Jetzt hab ich aber folgendes Video auf you tube gesehen

 ""The Clean Code Talks -- Inheritance, Polymorphism, & Testing"" 
YouTube - "The Clean Code Talks -- Inheritance, Polymorphism, & Testing"

Da spricht er davon, dass man if's und switch/case in OO tunlichst vermeiden und besser durch polymorphes Verhalten ersetzen soll.. etwa ab @8:00 geht's los. @12:05 ist auch interessant.

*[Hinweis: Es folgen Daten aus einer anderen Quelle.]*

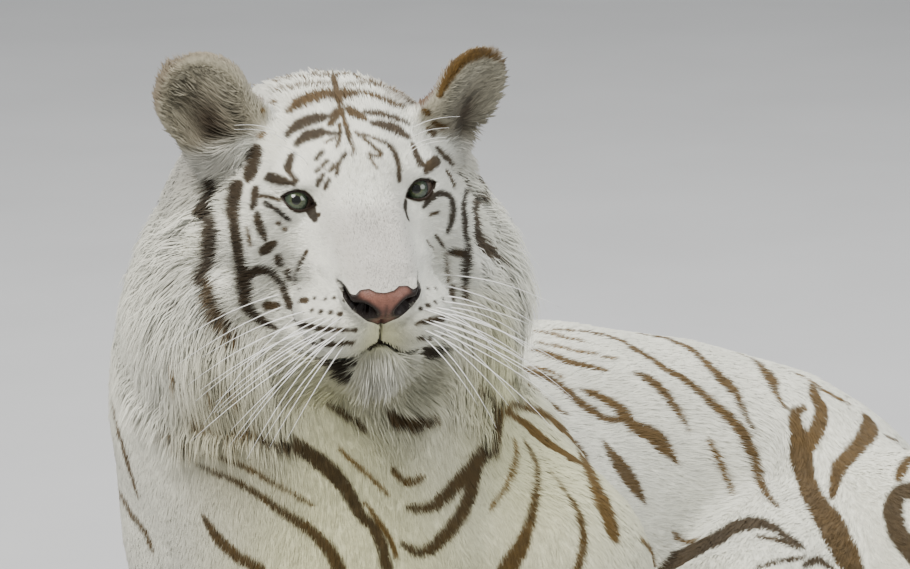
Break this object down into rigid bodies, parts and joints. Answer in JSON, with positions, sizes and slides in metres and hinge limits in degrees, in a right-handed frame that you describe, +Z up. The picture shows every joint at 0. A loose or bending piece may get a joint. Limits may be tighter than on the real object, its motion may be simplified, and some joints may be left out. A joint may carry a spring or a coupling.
{
  "type": "white tiger",
  "caption": "Life-size still model of a white tiger lying on its chest with its hips rolled over, head raised and both hind legs out to one side.",
  "frame": {"origin": "on the floor under the middle of the whole animal's box", "axes": "+Z up, -Y the way the face looks, +X towards the hips and the tail, which is the animal's left"},
  "size_m": [1.4152, 1.1672, 0.8412],
  "materials": {
    "coat": "white fur with brown stripes",
    "nose_skin": "soft matt bare skin",
    "eye": "wet gloss"
  },
  "bodies": {
    "root": {"ear_left": "coat", "ear_right": "coat", "lower_jaw": "coat", "muzzle": "coat", "head": "coat", "neck": "coat", "chest": "coat", "loin": "coat", "hindquarters": "coat", "upper_arm_left": "coat", "upper_arm_right": "coat", "forearm_left": "coat", "forearm_right": "coat", "forepaw_left": "coat", "forepaw_right": "coat", "thigh_left": "coat", "thigh_right": "coat", "shin_left": "coat", "shin_right": "coat", "hind_paw_left": "coat", "hind_paw_right": "coat", "tail_base": "coat", "tail_middle": "coat", "tail_tip": "coat", "nose": "nose_skin", "eye_left": "eye", "eye_right": "eye"}
  },
  "joints": []
}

Im Prinzip sind cases classes ja stark aufgepimpte switch case Anweisungen. Sollte man sie nun in einem OO Model verwenden oder nicht? Was meinst Du?


----------



## Landei (15. Feb 2010)

Ich kann die Kritik an Fallklassen und Pattern Matching nicht so richtig nachvollziehen. Natürlich kann man jedes Feature missbrauchen. Wahrscheinlich kommt die Kritik von einem zu javazentrischen Verständnis. Aber Scala ist nicht Java: Enums werden meistens durch Fallklassen oder -Objekte ausgedrückt, die Methoden sind kürzer und bestehen oft nur aus einem einzigen Match-Ausdruck, es gibt weniger Schleifen und mehr Rekursion. Fallklassen und Pattern-Matching wirken in Scala "natürlich" und sind orthogonal zu anderen Features. Verglichen mit "polymorphen" Strategien wie dem Visitor-Pattern sind sie viel einfacher und verständlicher. Fallklassen dienen außerdem zur Implementierung Algebraischer Datentypen, die sich in funktionalen Sprachen schon lange als nützliches Konzept etabliert haben.

Hier ist Martin Oderskys Meinung dazu: In Defense of Pattern Matching

Im Übrigen übersehen die Kritker, dass Java selbst ein sehr spezialisiertes und eingeschränktes Pattern-Matching hat, nämlich bei catch-Blöcken. Ähnliches Verhalten müsste man in "normalen" Code mit if(ex instanceof XYException)-Kaskaden nachbilden.


----------



## bygones (15. Feb 2010)

es ist schon richtig, dass in der Java Welt man versuchten sollte if bedingungen durch polymorphismus zu ersetzen (wenn natuerlich moeglich....).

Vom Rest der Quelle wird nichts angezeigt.